Enfin, à noter que les notions de « qualité de vie au travail » et de « conciliation entre vie professionnelle et vie personnelle » reviennent tellement souvent dans le texte de la direction que cela devient grotesque, à l’heure de la diminution des RTT et des congés (pour certains) !
Un tournant dans la négociation ?
Fait nouveau depuis la réunion du 6 octobre : des contre-propositions syndicales, intégrant le « travailler plus » (sans doute pour tenter de limiter la casse), sont désormais portées par la quasi-totalité des syndicats de l’agence.
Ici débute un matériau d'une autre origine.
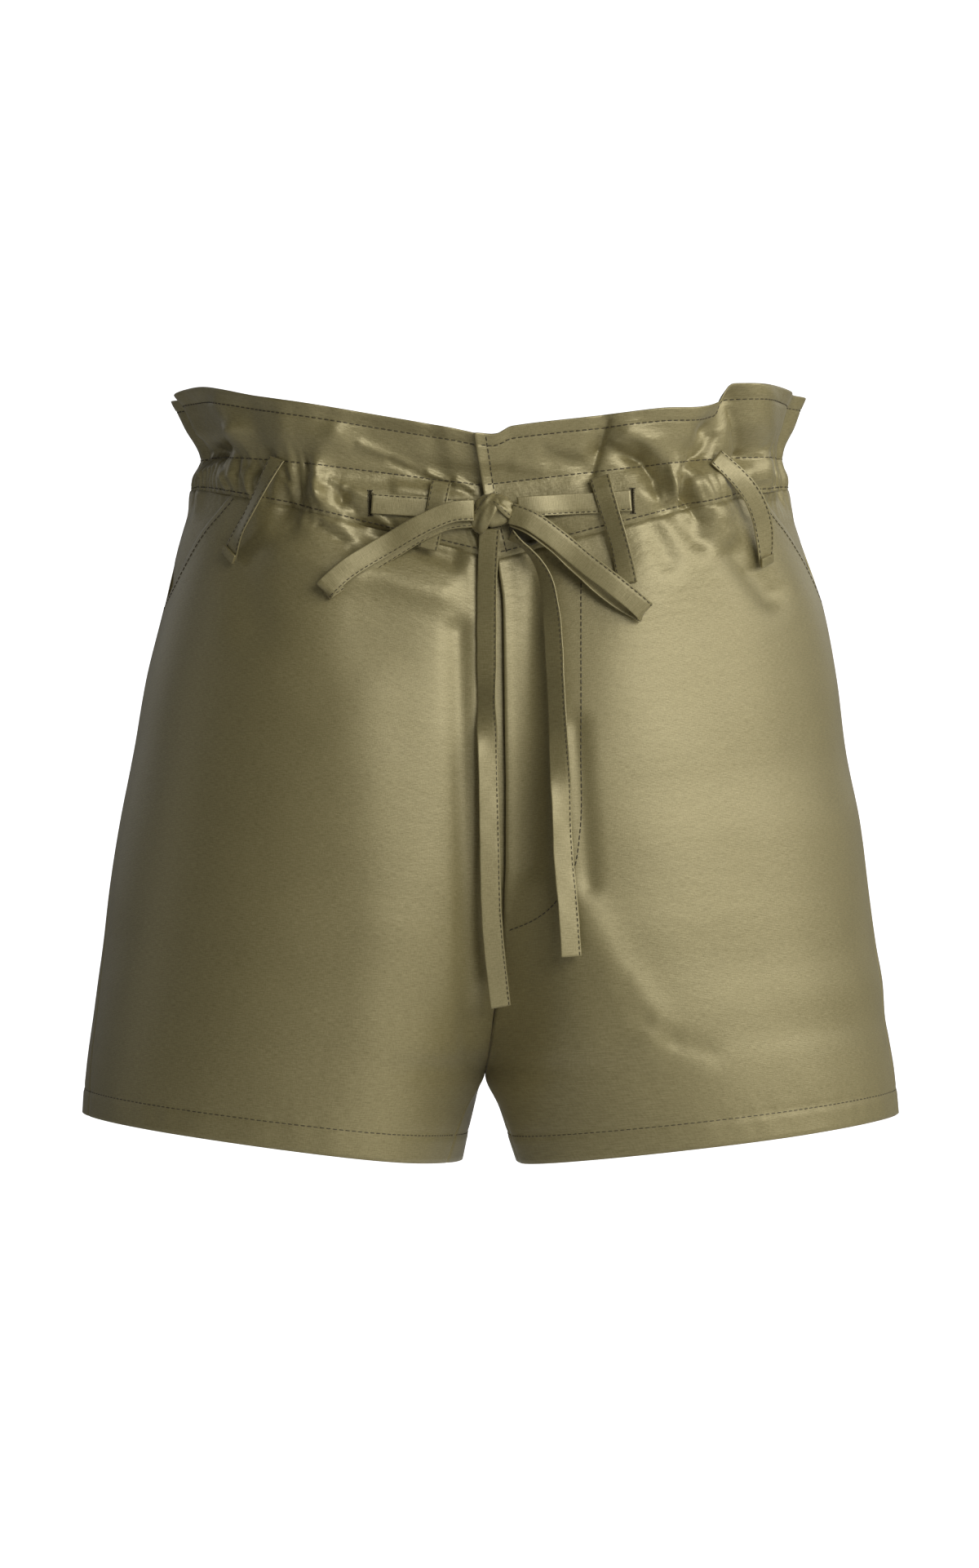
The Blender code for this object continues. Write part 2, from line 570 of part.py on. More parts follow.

SUD a toujours refusé de rentrer dans une telle logique de renoncement qui accepte un recul social majeur : la remise en cause des 35 heures (assorties du principe de la journée continue), conquête des années 1980 pour les personnels administratifs et techniques, et des années 2000 pour les journalistes.
Ce tournant intervient alors que la direction n’a toujours pas fourni le chiffrage actualisé des économies qu’elle espère réaliser en concluant le Grand accord.
Le scénario d’avril 2014 chiffrait à 1,319 M€ l’économie annuelle obtenue dans l’hypothèse où tous les salariés statut siège passeraient à 36 jours ouvrables de congés payés, et à 0,364 M€ avec la suppression des RTT pour les desks, les employé-e-s et les ouvriers.
Si ce chiffrage - somme toute assez faible - est confirmé, peut-on sérieusement justifier la dégradation des conditions de travail et de la santé des salarié-e-s que ces mesures vont forcément entraîner ?
Nous devons tous ensemble nous opposer à cette perspective démotivante, contre-productive et dangereuse du « travailler plus ».
➢ SUD dit NON à la dégradation constante des conditions de travail.
➢ Les salariés ne sont pas responsables des difficultés financières de l’AFP. Les sacrifices demandés ne permettront pas une sortie du tunnel.
SUD invite à une réunion-débat, ouverte à tous, le mardi 18 octobre à 13h00
(Salle syndicale, 1er étage du siège, en face du CE).